#### Instruction
Every line that holds "imported" should be shown.

Collected data

--------------------

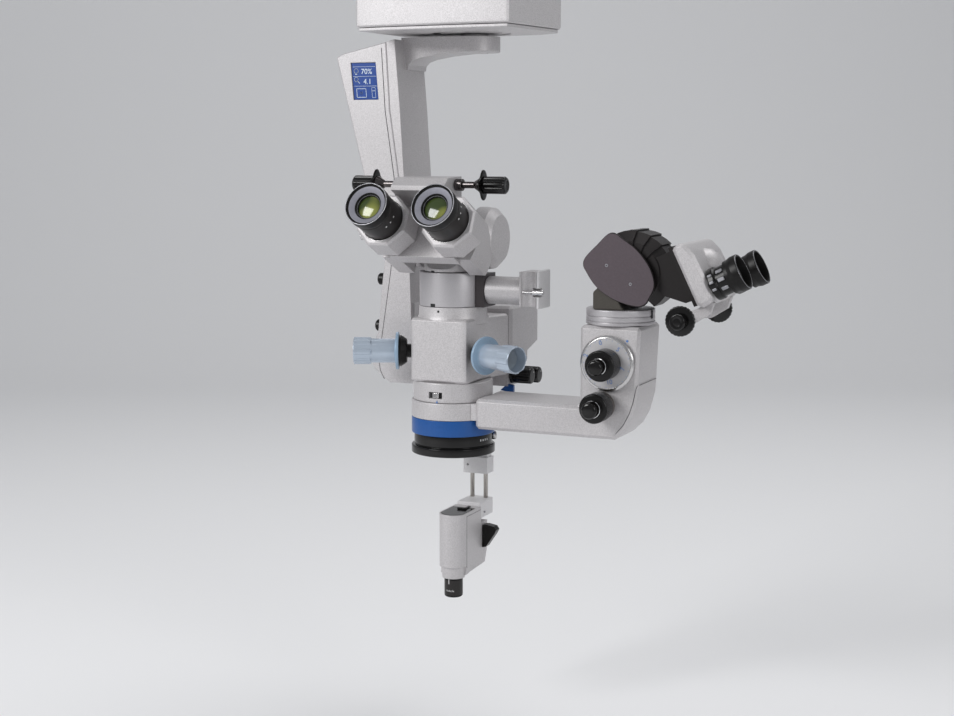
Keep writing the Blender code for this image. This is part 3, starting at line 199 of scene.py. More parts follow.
# The nodes that keep their own shape, and what each is finished with.
SKIN_FINISH = {
    "coupling_housing": COUPLING_PAINT, "cross_slide": GREY, "cross_plate": COUPLING_PAINT,
    "support_arm": PAINT, "column_cover": PAINT, "screen": DISPLAY, "focus_housing": PAINT,
    "focus_clamp": BLACK, "tilt_clamp": BLACK, "main_body": PAINT, "rear_housing": PAINT,
    "filter_block": PAINT, "catch_slider": BRIGHT, "objective_lens": CO_LENS, "port_dovetail": VIOLET,
    "port_tube": PAINT, "port_plate": WHITE, "port_screw": BRIGHT, "grip_left": BLACK,
    "grip_right": BLACK, "binocular_base": PAINT, "tilt_housing": PAINT, "tube_left": PAINT,
    "tube_right": PAINT, "co_arm": PAINT, "fold_segment_1": SHELL, "fold_segment_2": SHELL,
    "fold_segment_3": SHELL, "fold_head": SHELL, "co_housing": PAINT, "viewer_bracket": BRIGHT,
    "viewer_block": WHITE, "viewer_carrier": WHITE, "viewer_body": PAINT, "viewer_knob": BLACK,
    "viewer_lens": BLACK}


# Geometry helpers. Lengths are in metres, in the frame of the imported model.


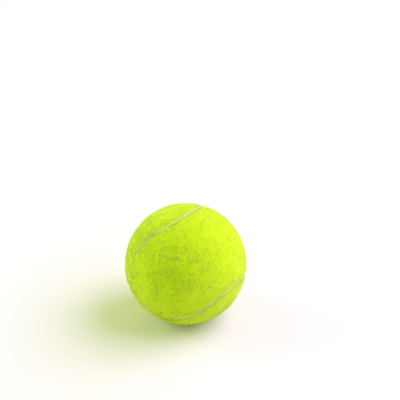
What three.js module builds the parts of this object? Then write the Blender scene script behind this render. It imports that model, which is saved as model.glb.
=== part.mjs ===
import * as THREE from 'three';

// A felt-covered rubber ball for a dog to fetch and chew.
// Two rubber half shells are cemented into a hollow core. Two equal dog-bone panels of felt are glued
// round it, and a strip of cement fills the seam between their edges.
// Millimetres, +Z up. The origin is the centre of the ball.

// Driving dimensions, in millimetres.
const ballDiameter = 65;
const feltThickness = 3;
const adhesiveThickness = 0.4;
const coreWall = 3.5;
// Clearance left between layers that are bonded on the real ball.
const layerGap = 0.3;
// The cement in the seam: its width, how far its middle lies below the nap, and how far it is crowned.
const seamWidth = 1.6;
const seamRecess = 0.8;
const seamCrown = 0.25;
// The felt's edge rounds down to the seam over this width and by this depth.
const shoulderWidth = 1.8;
const shoulderDrop = 1.1;
// The cement between the core's halves: its thickness, and the bead that was squeezed out inside.
const jointThickness = 0.5;
const beadHeight = 2;
const beadDepth = 0.8;

// The shape of the seam: the angle across a panel's narrow waist, seen from the centre, and how far the
// lobes swell. With a lobe swell of 0 the seam would swing evenly, as a wave does, with no lobes.
const waistAngle = THREE.MathUtils.degToRad(85.1);
const lobeSwell = 0.22;

// How the felt panels lie on the resting ball: turns about X, Y and Z.
const panelTurn = new THREE.Euler(
  THREE.MathUtils.degToRad(10.8),
  THREE.MathUtils.degToRad(51.9),
  THREE.MathUtils.degToRad(-75.1),
);

// Fineness of the faceted surfaces. The seam has four like quarters, so that both panels meet the strip.
const quarterSteps = 22;
const seamSteps = 4 * quarterSteps;
const panelColumns = 5;
const shoulderSteps = 3;
const coreMeridians = 36;
const coreRings = 8;

// Radii of the layers, from the outside in.
const ballRadius = ballDiameter / 2;
const feltBottom = ballRadius - feltThickness;
const adhesiveTop = feltBottom - layerGap;
const adhesiveBottom = adhesiveTop - adhesiveThickness;
const coreRadius = adhesiveBottom - layerGap;
const coreInside = coreRadius - coreWall;

// The felt's cut edge stands back from the middle of the seam by this much.
const edgeOffset = seamWidth / 2 + layerGap;

const feltMaterial = new THREE.MeshStandardMaterial({ color: 0xc6ea3c, roughness: 0.95, metalness: 0 });
const cementMaterial = new THREE.MeshStandardMaterial({ color: 0xdfe6c0, roughness: 0.7, metalness: 0 });
const adhesiveMaterial = new THREE.MeshStandardMaterial({ color: 0xd9cfa6, roughness: 0.6, metalness: 0 });
const jointMaterial = new THREE.MeshStandardMaterial({ color: 0x1c1c1e, roughness: 0.6, metalness: 0 });
const rubberMaterial = new THREE.MeshStandardMaterial({ color: 0x3a3b3d, roughness: 0.8, metalness: 0 });

// The middle of the seam on a ball of radius one. It starts at the tip of one lobe of panel a, which
// lies astride +Z, and closes on itself. It crosses the equator four times.
class SeamCurve extends THREE.Curve {
  getPoint(fraction, target = new THREE.Vector3()) {
    const angle = 2 * Math.PI * fraction - Math.PI / 4;
    const x = (1 - lobeSwell) * Math.cos(angle) + lobeSwell * Math.cos(3 * angle);
    const y = (1 - lobeSwell) * Math.sin(angle) - lobeSwell * Math.sin(3 * angle);
    const height = ((1 - 2 * lobeSwell) * Math.sin(2 * angle)) / Math.tan(waistAngle / 2);
    return target.set(x, y, height).normalize();
  }
}

// The seam's length is measured on this many short chords for each step round it.
const chordsPerStep = 8;
const seam = new SeamCurve();
seam.arcLengthDivisions = seamSteps * chordsPerStep;

// Points beside the seam at an even distance from it, on a sphere of the given radius. The offset is
// measured on the ball's surface, towards panel a when it is positive.
function seamLoop(offset, radius) {
  const angle = offset / ballRadius;
  const points = [];
  for (let step = 0; step < seamSteps; step += 1) {
    const middle = seam.getPointAt(step / seamSteps);
    const along = seam.getTangentAt(step / seamSteps);
    const across = middle.clone().cross(along).normalize();
    const point = middle.multiplyScalar(Math.cos(angle)).addScaledVector(across, Math.sin(angle));
    points.push(point.normalize().multiplyScalar(radius));
  }
  return points;
}

// The nearest point of a panel's spine, the arc that joins the centres of its two lobes over +Z.
// Spine points closer together than this are one point.
const samePoint = 1e-4;
const lobeDirection = new THREE.Vector3(1, -1, 0).normalize();

function spinePoint(edgePoint) {
  const spine = lobeDirection.clone().multiplyScalar(edgePoint.dot(lobeDirection));
  spine.z = Math.max(edgePoint.z, 0);
  return spine.normalize().multiplyScalar(edgePoint.length());
}

// The point at a fraction of the great-circle arc from one point of a sphere to another.
function alongArc(from, to, fraction) {
  const angle = from.angleTo(to);
  const start = from.clone().multiplyScalar(Math.sin((1 - fraction) * angle) / Math.sin(angle));
  return start.addScaledVector(to, Math.sin(fraction * angle) / Math.sin(angle));
}

// A closed skin, put together from loops of points that run round the seam.
class Skin {
  constructor() {
    this.positions = [];
    this.triangles = [];
  }

  addPoint(point) {
    this.positions.push(point.x, point.y, point.z);
    return this.positions.length / 3 - 1;
  }

  addLoop(points) {
    return points.map((point) => this.addPoint(point));
  }

  // A triangle whose corners run together is left out.
  addTriangle(a, b, c) {
    if (a !== b && b !== c && c !== a) {
      this.triangles.push(a, b, c);
    }
  }

  // Faces between two loops. They look to the right of the way from the first loop to the second, for
  // someone who looks along the seam.
  addBand(first, second) {
    for (let step = 0; step < first.length; step += 1) {
      const next = (step + 1) % first.length;
      this.addTriangle(first[step], first[next], second[next]);
      this.addTriangle(first[step], second[next], second[step]);
    }
  }

  // Loops that fill a panel from its edge to its spine, where the two sides share their points and
  // each lobe's end runs together in one point.
  addPanelLoops(edge) {
    const loops = [];
    for (let column = 1; column < panelColumns; column += 1) {
      const fraction = column / panelColumns;
      loops.push(this.addLoop(edge.map((point) => alongArc(point, spinePoint(point), fraction))));
    }
    const spine = new Array(seamSteps);
    let last = new THREE.Vector3();
    let lastIndex = -1;
    for (let step = 0; step <= seamSteps / 2; step += 1) {
      const point = spinePoint(edge[step]);
      if (point.distanceTo(last) > samePoint) {
        lastIndex = this.addPoint(point);
        last = point;
      }
      spine[step] = lastIndex;
      spine[(seamSteps - step) % seamSteps] = lastIndex;
    }
    loops.push(spine);
    return loops;
  }

  geometry() {
    const geometry = new THREE.BufferGeometry();
    geometry.setAttribute('position', new THREE.Float32BufferAttribute(this.positions, 3));
    geometry.setIndex(this.triangles);
    geometry.computeVertexNormals();
    return geometry;
  }
}

// A dog-bone sheet that wraps half the ball. Its edge profile is a list of offsets from the seam and
// radii, from the bottom edge to where the top face begins.
function panelGeometry(edgeProfile) {
  const skin = new Skin();
  const edges = edgeProfile.map(([offset, radius]) => seamLoop(offset, radius));
  const rim = edges.map((points) => skin.addLoop(points));
  const top = skin.addPanelLoops(edges[edges.length - 1]);
  const bottom = skin.addPanelLoops(edges[0]);
  const loops = [...bottom.reverse(), ...rim, ...top];
  for (let index = 1; index < loops.length; index += 1) {
    skin.addBand(loops[index - 1], loops[index]);
  }
  return skin.geometry();
}

// The felt's edge: a straight cut, then a rounded shoulder up to the nap.
function feltEdge() {
  const profile = [[edgeOffset, feltBottom]];
  for (let step = 0; step <= shoulderSteps; step += 1) {
    const turn = (Math.PI / 2) * (step / shoulderSteps);
    const offset = edgeOffset + shoulderWidth * (1 - Math.cos(turn));
    profile.push([offset, ballRadius - shoulderDrop * (1 - Math.sin(turn))]);
  }
  return profile;
}

function adhesiveEdge() {
  return [[edgeOffset, adhesiveBottom], [edgeOffset, adhesiveTop]];
}

// The cement strip: a flat base over the core, straight sides and a crowned top below the nap.
function seamCementGeometry() {
  const half = seamWidth / 2;
  const crownTop = ballRadius - seamRecess;
  const profile = [
    [-half, adhesiveBottom],
    [-half, crownTop - seamCrown],
    [0, crownTop],
    [half, crownTop - seamCrown],
    [half, adhesiveBottom],
  ];
  const skin = new Skin();
  const loops = profile.map(([offset, radius]) => skin.addLoop(seamLoop(offset, radius)));
  loops.forEach((loop, index) => skin.addBand(loop, loops[(index + 1) % loops.length]));
  return skin.geometry();
}

// The height of the core's flat rims above and below the equator.
const rimHeight = jointThickness / 2;

// Points of a core half's arc from its pole down to its rim.
function coreArc(radius) {
  const rimAngle = Math.acos(rimHeight / radius);
  const points = [];
  for (let ring = 0; ring <= coreRings; ring += 1) {
    const angle = (rimAngle * ring) / coreRings;
    points.push(new THREE.Vector2(radius * Math.sin(angle), radius * Math.cos(angle)));
  }
  points[0].x = 0;
  points[coreRings].y = rimHeight;
  return points;
}

// One rubber half shell, as turned about +Z with its rim down.
function coreHalfGeometry() {
  const profile = [...coreArc(coreInside), ...coreArc(coreRadius).reverse()];
  return new THREE.LatheGeometry(profile, coreMeridians).rotateX(Math.PI / 2);
}

// The cement ring between the rims, with its bead standing proud inside the core.
function coreJointGeometry() {
  const beadOutside = coreInside - layerGap;
  const profile = [
    new THREE.Vector2(coreRadius, -rimHeight),
    new THREE.Vector2(coreRadius, rimHeight),
    new THREE.Vector2(beadOutside, rimHeight),
    new THREE.Vector2(beadOutside, beadHeight / 2),
    new THREE.Vector2(beadOutside - beadDepth, 0),
    new THREE.Vector2(beadOutside, -beadHeight / 2),
    new THREE.Vector2(beadOutside, -rimHeight),
    new THREE.Vector2(coreRadius, -rimHeight),
  ];
  return new THREE.LatheGeometry(profile, coreMeridians).rotateX(Math.PI / 2);
}

function namedMesh(name, geometry, material) {
  const mesh = new THREE.Mesh(geometry, material);
  mesh.name = name;
  return mesh;
}

const coreHalfUpper = namedMesh('core_half_upper', coreHalfGeometry(), rubberMaterial);
const coreHalfLower = namedMesh('core_half_lower', coreHalfGeometry(), rubberMaterial);
coreHalfLower.rotation.x = Math.PI;
const coreJoint = namedMesh('core_joint_cement', coreJointGeometry(), jointMaterial);

// Panel a lies astride +Z of the felt's own frame, and panel b is the same piece turned over about X.
const adhesiveA = namedMesh('panel_adhesive_a', panelGeometry(adhesiveEdge()), adhesiveMaterial);
const adhesiveB = namedMesh('panel_adhesive_b', panelGeometry(adhesiveEdge()), adhesiveMaterial);
const feltA = namedMesh('felt_panel_a', panelGeometry(feltEdge()), feltMaterial);
const feltB = namedMesh('felt_panel_b', panelGeometry(feltEdge()), feltMaterial);
adhesiveB.rotation.x = Math.PI;
feltB.rotation.x = Math.PI;
const seamCement = namedMesh('seam_cement', seamCementGeometry(), cementMaterial);

const cover = new THREE.Group();
cover.rotation.copy(panelTurn);
cover.add(adhesiveA, adhesiveB, feltA, feltB, seamCement);

const ball = new THREE.Group();
ball.add(coreHalfUpper, coreHalfLower, coreJoint, cover);

export default ball;
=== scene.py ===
# %% [markdown]
# # A felt-covered ball for a dog
#
# The ball is a hollow rubber core with two dog-bone panels of felt glued round it. The line between
# the panels is a strip of cement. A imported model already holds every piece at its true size. This lesson
# makes each piece again with the detail of the real one, down to the single fibres of the felt.

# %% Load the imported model
import math

import bpy
import numpy as np
from mathutils import Euler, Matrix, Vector, noise
from mathutils.bvhtree import BVHTree


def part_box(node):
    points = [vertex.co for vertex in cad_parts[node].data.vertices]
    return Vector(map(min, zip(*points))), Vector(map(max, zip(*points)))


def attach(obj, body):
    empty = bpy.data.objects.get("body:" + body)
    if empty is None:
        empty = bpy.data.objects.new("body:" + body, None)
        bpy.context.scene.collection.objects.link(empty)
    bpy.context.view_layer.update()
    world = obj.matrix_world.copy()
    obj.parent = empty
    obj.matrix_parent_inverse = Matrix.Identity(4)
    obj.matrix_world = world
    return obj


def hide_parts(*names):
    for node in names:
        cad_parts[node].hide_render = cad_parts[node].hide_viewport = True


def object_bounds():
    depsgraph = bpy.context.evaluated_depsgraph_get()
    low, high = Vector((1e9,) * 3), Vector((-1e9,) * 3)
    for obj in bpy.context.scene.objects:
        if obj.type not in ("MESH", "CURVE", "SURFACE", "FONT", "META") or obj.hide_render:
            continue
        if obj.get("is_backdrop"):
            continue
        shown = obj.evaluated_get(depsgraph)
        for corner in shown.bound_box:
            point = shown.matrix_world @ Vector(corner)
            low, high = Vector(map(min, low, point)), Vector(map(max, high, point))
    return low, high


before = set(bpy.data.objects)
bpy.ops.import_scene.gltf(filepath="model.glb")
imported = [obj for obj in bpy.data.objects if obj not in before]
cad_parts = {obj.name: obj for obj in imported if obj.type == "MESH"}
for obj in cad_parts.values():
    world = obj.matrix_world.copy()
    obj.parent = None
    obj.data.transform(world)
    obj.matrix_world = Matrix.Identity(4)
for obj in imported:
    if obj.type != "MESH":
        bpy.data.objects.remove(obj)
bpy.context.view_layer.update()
MM = 0.001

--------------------

#### Response below
# Geometry helpers. Lengths are in metres, in the frame of the imported model.
# the panels is a strip of cement. A imported model already holds every piece at its true size. This lesson
# %% Load the imported model
imported = [obj for obj in bpy.data.objects if obj not in before]
cad_parts = {obj.name: obj for obj in imported if obj.type == "MESH"}
for obj in imported:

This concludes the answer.